To correctly compute the rate contribution of the first point in a unbroken sequence requires knowing whether it is the first point. Unknown start-time reset points appear with TimeUnixNano equal to the StartTimeUnixNano of a stream of points, in which case the rate contribution of the first point is considered zero. An earlier sequence of observations is expected to have reported the same cumulative state prior to a gap in observations.

The presence or absence of a point with TimeUnixNano equal to the StartTimeUnixNano indicates how to count rate contribution from the first point in a sequence. If the first point in an unknown start-time reset sequence is lost, the consumer of this data might overcount the rate contribution of the second point, as it then appears like a "true" reset.

Various approaches can be taken to avoid overcounting. A system could use state from earlier in the stream to resolve start-time ambiguity, for example.

Cumulative streams: inserting true reset points

The absolute value of the cumulative counter is often considered meaningful, but when the cumulative value is only used to calculate a rate function, it is possible to drop the initial unknown start-time reset point, but remember the initially observed value in order to modify subsequent observations. Later in the cumulative sequence are output relative to the initial value, thus appears as a true reset offset by an unknown constant.

This process is known as inserting true reset points, a special case of reaggregation for cumulative series.

Overlap

Overlap occurs when more than one metric data point is defined for a metric stream within a time window. Overlap is usually caused through mis-configuration, and it can lead to serious mis-interpretation of the data. StartTimeUnixNano is recommended so that consumers can recognize and response to overlapping points.
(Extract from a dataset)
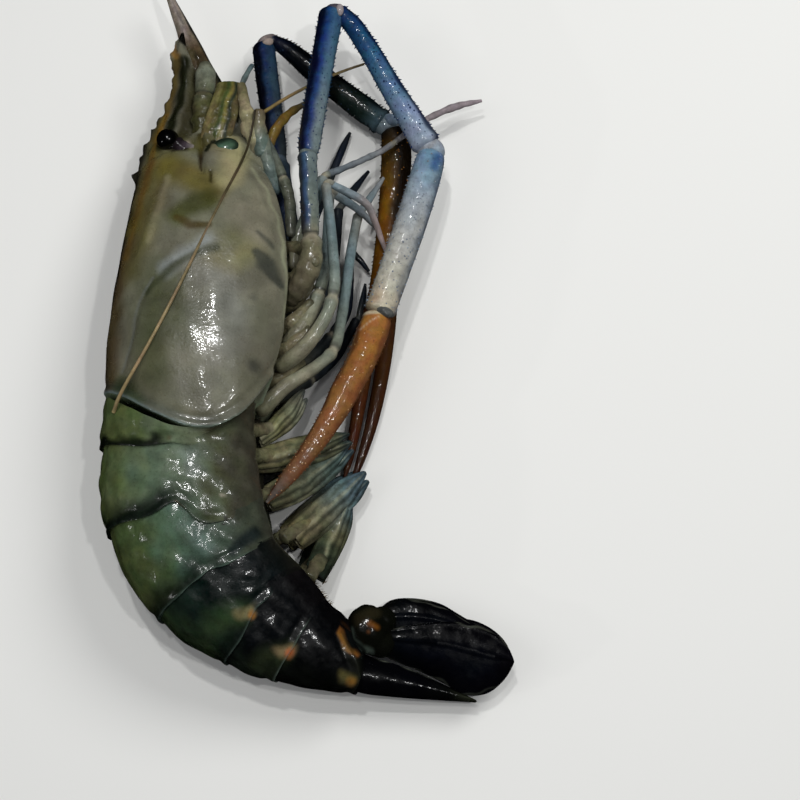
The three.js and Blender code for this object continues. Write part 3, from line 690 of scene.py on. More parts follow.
tailPlan = {
    "rims": [
        {"back": (-57.6, -26.2), "belly": (-13, -27.5), "bow": (8.6, 11.4), "half": 19.6,
         "lift": 19.3},
        {"back": (-58.6, -40.7), "belly": (-14.2, -32.9), "bow": (5.6, 7.6), "hinge": 1.4,
         "half": 18.7, "lift": 18.2},
        {"back": (-55.4, -65.9), "belly": (-10.8, -58.9), "bow": (0.4, 3.8), "hinge": 5.4,
         "half": 19, "lift": 18.2},
        {"back": (-39.9, -89.7), "belly": (-7.4, -68.6), "bow": (-0.8, -0.4), "hinge": 1,
         "half": 17.8, "lift": 17.3},
        {"back": (-21.5, -100.8), "belly": (1.2, -76.9), "bow": (-0.4, -2.2), "hinge": 1,
         "half": 15.4, "lift": 15.2},
        {"back": (-8.2, -105.5), "belly": (6.8, -84.3), "bow": (0.2, -0.4), "half": 13,
         "lift": 12.9},
        {"back": (14.1, -108.9), "belly": (10.8, -86.7), "bow": (2.2, -0.6), "half": 10.5,
         "lift": 10.7},
    ],
    "tuck": 3.4,         # how far each front slips under the piece before it
    "step": 0.04,        # how much smaller the front is than the rim over it
    "lap": 0.42,         # how far below its hinge the second segment runs over the first
    "endBulge": 3.4,     # how far the last segment's rear rounds out over the fan's root
    # For each rear rim, the share of the way down the flank where its step fades out.
    "fade": [0.5, 0.68, 0.72, 0.55, 0.6, 0.6],
    # From the back to the belly edge: share and colour, for each segment.
    "bands": [
        [(0, "#424d28"), (0.25, "#4e5a34"), (0.5, "#5c6850"), (0.75, "#4e4c38"), (1, "#38342a")],
        [(0, "#434f26"), (0.15, "#505c3a"), (0.35, "#4e5e4a"), (0.5, "#54624f"), (0.66, "#3e422e"),
         (0.85, "#38372c"), (1, "#2a2820")],
        [(0, "#404a26"), (0.2, "#42502b"), (0.42, "#435a48"), (0.6, "#3c4a3e"), (0.78, "#363c30"),
         (1, "#2e2e26")],
        [(0, "#22301a"), (0.22, "#12201a"), (0.42, "#020d0a"), (0.7, "#030a0c"), (1, "#171610")],
        [(0, "#141c14"), (0.25, "#05080a"), (0.6, "#040608"), (1, "#0c090a")],
        [(0, "#0b0e0a"), (0.3, "#030405"), (0.6, "#030406"), (1, "#060506")],
    ],
    "rearBand": ["#040a04", "#040c08", "#060e0c", "#040808", "#161a10", "#181a12"],
    "rearMix": [0.95, 0.97, 0.9, 0.7, 0.5, 0.4],
    "rearWide": [3, 8, 9, 5, 4, 4],
    "rearLine": ["#060c06", "#142018", "#4a5c54", "#4c5c54", "#56645a", "#20221a"],
    "strokes": [
        ("#6a756e", [(-31, -46.5), (-29.4, -51)], 4.2, 1, 0.6),
        ("#8c8578", [(-21.4, -56.8)], 1.1, 0.7, 0.7),
        ("#0e0a04", [(-21.2, -62.6), (-20.8, -64), (-21.3, -65.4)], 0.4, 0.6, 0.9),
        ("#4f625a", [(-31.4, -65.5), (-25, -72)], 4, 1, 0.6),
        ("#081318", [(-18, -72.4), (-12.6, -67)], 2.6, 0.8, 0.8),
        ("#4e4830", [(-35.8, -41.8)], 1.1, 1, 0.8),
        ("#5c4228", [(-33.4, -59.4)], 0.9, 1, 0.8),
        ("#2c3c22", [(-24, -92), (-17, -88.6)], 6, 1, 0.8),
        ("#28301c", [(-11, -101.6), (-5, -98.6)], 5, 1, 0.7),
        ("#766a4a", [(-16.6, -89), (-13.4, -88)], 2.3, 1, 0.75),
        ("#7c6e4c", [(-6, -98.4), (-3, -98)], 2.7, 1, 0.85),
        ("#5c5230", [(11.2, -104.6), (13, -105.4)], 2.4, 1, 0.8),
        ("#9c5c24", [(-13.2, -88.8)], 1.7, 1, 0.95),
        ("#a8662e", [(-3.2, -98.6)], 2, 1, 0.95),
        ("#905a24", [(13, -105.8)], 1.9, 1, 0.95),
        ("#6e4718", [(10.8, -89), (10.2, -92.9), (11.6, -96.7), (16, -99)], (0.8, 1.2, 1.2, 0.7),
         0.8, 0.9),
    ],
}


def makeTailSegment(index, plan):
    ringAt = shellLines(plan["rims"])
    count = len(plan["rims"]) - 1
    ends = [rim["back"] for rim in plan["rims"][index:index + 2]]
    tuck = plan["tuck"] / math.dist(*ends) if index else 0
    fadeFront = plan["fade"][index - 1] if index else 1
    fadeRear = plan["fade"][index]
    cap = 0.04

    def shape(t, down):
        # Below its hinge the second segment covers the first as far as the head shell.
        lead = tuck + (plan["lap"] * smoothstep(down, 0.48, 0.66) if index == 1 else 0)
        t = t * (1 + lead) - lead
        low = 1 - plan["step"] * (1 - smoothstep(down, fadeFront - 0.1, fadeFront + 0.1))
        if index == 0:
            low = np.full(len(t), 0.985)
        scale = low + (1 - low) * smoothstep(t, 0.0, 0.45)
        if index == 0:
            scale = scale - 0.03 * smoothstep(down, 0.6, 0.7)
        past = 1 - smoothstep(down, fadeRear - 0.1, fadeRear + 0.1)
        scale = scale - 0.006 * smoothstep(t, 0.9, 1) * (1 - past)
        return np.clip((index + t) / count, 0, 1), scale

    rule = shellRule(ringAt, shape, cap, plan["endBulge"] if index == 5 else 0)
    piece = rollSkin(f"tail_shell_{index + 1}", rule, 90, 160)
    rear = rule(np.full(400, 1 - cap), np.linspace(0, tau, 400))
    points, normals = pointsOf(piece), normalsOf(piece)
    toRear = distanceTo(points, rear)
    down = (1 - valuesOf(piece, "across")) / 2
    side = valuesOf(piece, "along") < 1 - cap * 1.01
    past = 1 - smoothstep(down, fadeRear - 0.08, fadeRear + 0.12)
    lip = bump(toRear, 0.8) * 0.16 * past
    groove = bump(toRear - 2.2, 1.0) * 0.3 * past
    points += normals * ((lip - groove) * side + 0.2 * drift(points, 7, 9))[:, None]
    points[:, 2] = np.maximum(points[:, 2], 0)
    setPoints(piece, points)
    tint = ramp(down + 0.05 * drift(points, 9, 20), plan["bands"][index])
    strip = smoothstep(-toRear - 0.7 * drift(points, 6, index), -plan["rearWide"][index], -1)
    strip = strip * (1 - smoothstep(down, 0.4, fadeRear))
    tint = blend(tint, strip * plan["rearMix"][index], plan["rearBand"][index])
    tint = brush(points, tint, plan["strokes"], 0.5, 30)
    tint = blend(tint, bump(toRear, 0.35) * 0.6 * past, plan["rearLine"][index])
    return finish(piece, [f"abdomen_{index + 1}"], "tailShell", tint)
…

We define three principles for handling overlap:

  • Resolution (correction via dropping points)
  • Observability (allowing the data to flow to backends)
  • Interpolation (correction via data manipulation)

Overlap resolution

When more than one process writes the same metric data stream, OTLP data points may appear to overlap. This condition typically results from misconfiguration, but can also result from running identical processes (indicative of operating system or SDK bugs, like missing process attributes). When there are overlapping points, receivers SHOULD eliminate points so that there are no overlaps. Which data to select in overlapping cases is not specified.

Overlap observability

OpenTelemetry collectors SHOULD export telemetry when they observe overlapping points in data streams, so that the user can monitor for erroneous configurations.

Overlap interpolation

When one process starts just as another exits, the appearance of overlapping points may be expected. In this case, OpenTelemetry collectors SHOULD modify points at the change-over using interpolation for Sum data points, to reduce gaps to zero width in these cases, without any overlap.

Resources

Pending

Temporal Alignment

Pending

External Labels

Pending

Stream Manipulations

Pending introduction.

Sums: Delta-to-Cumulative

While OpenTelemetry (and some metric backends) allows both Delta and Cumulative sums to be reported, the timeseries model we target does not support delta counters. To this end, converting from delta to cumulative needs to be defined so that backends can use this mechanism.
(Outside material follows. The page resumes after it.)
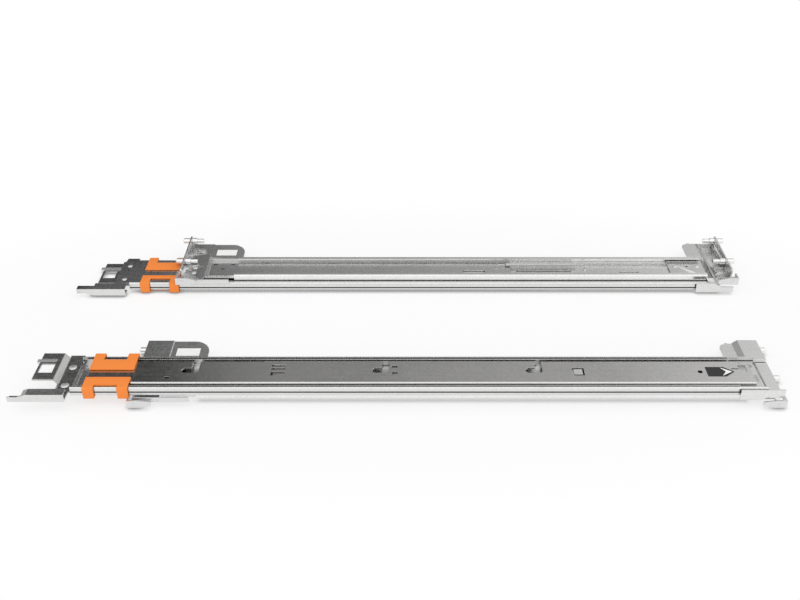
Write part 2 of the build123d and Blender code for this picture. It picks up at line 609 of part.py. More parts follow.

Note: This is not the only possible Delta to Cumulative algorithm. It is just one possible implementation that fits the OTel Data Model.

Converting from delta points to cumulative point is inherently a stateful operation. To successfully translate, we need all incoming delta points to reach one destination which can keep the current counter state and generate a new cumulative stream of data (see single writer principle).

The algorithm is scheduled out as follows:

  • Upon receiving the first Delta point for a given counter we set up the following:
    • A new counter which stores the cumulative sum, set to the initial counter.
    • A start time that aligns with the start time of the first point.
    • A "last seen" time that aligns with the time of the first point.
  • Upon receiving future Delta points, we do the following:
    • If the next point aligns with the expected next-time window (see detecting delta restarts)
      • Update the "last seen" time to align with the time of the current point.
      • Add the current value to the cumulative counter
      • Output a new cumulative point with the original start time and current last seen time and count.
    • if the current point precedes the start time, then drop this point. Note: there are algorithms which can deal with late arriving points.
    • if the next point does NOT align with the expected next-time window, then reset the counter following the same steps performed as if the current point was the first point seen.

Sums: detecting alignment issues

When the next delta sum reported for a given metric stream does not align with where we expect it, one of several things could have occurred:

  • the process reporting metrics was rebooted, leading to a new reporting interval for the metric.
  • A Single-Writer principle violation where multiple processes are reporting the same metric stream.
  • There was a lost data point, or dropped information.

In all of these scenarios we do our best to give any cumulative metric knowledge that some data was lost, and reset the counter.

We detect alignment via two mechanisms:

  • If the incoming delta time interval has significant overlap with the previous time interval, we must assume a violation of the single-writer principle.
  • If the incoming delta time interval has a significant gap from the last seen time, we assume some kind of reboot/restart and reset the cumulative counter.

Sums: Missing Timestamps

One degenerate case for the delta-to-cumulative algorithm is when timestamps are missing from metric data points. While this shouldn't be the case when using OpenTelemetry generated metrics, it can occur when adapting other metric formats, e.g. StatsD counts.

In this scenario, the algorithm listed above would reset the cumulative sum on every data point due to not being able to determine alignment or point overlap. For comparison, see the simple logic used in statsd sums where all points are added, and lost points are ignored.

Footnotes

[1]: OTLP supports data point kinds that do not satisfy these conditions; they are well-defined but do not support standard metric data transformations.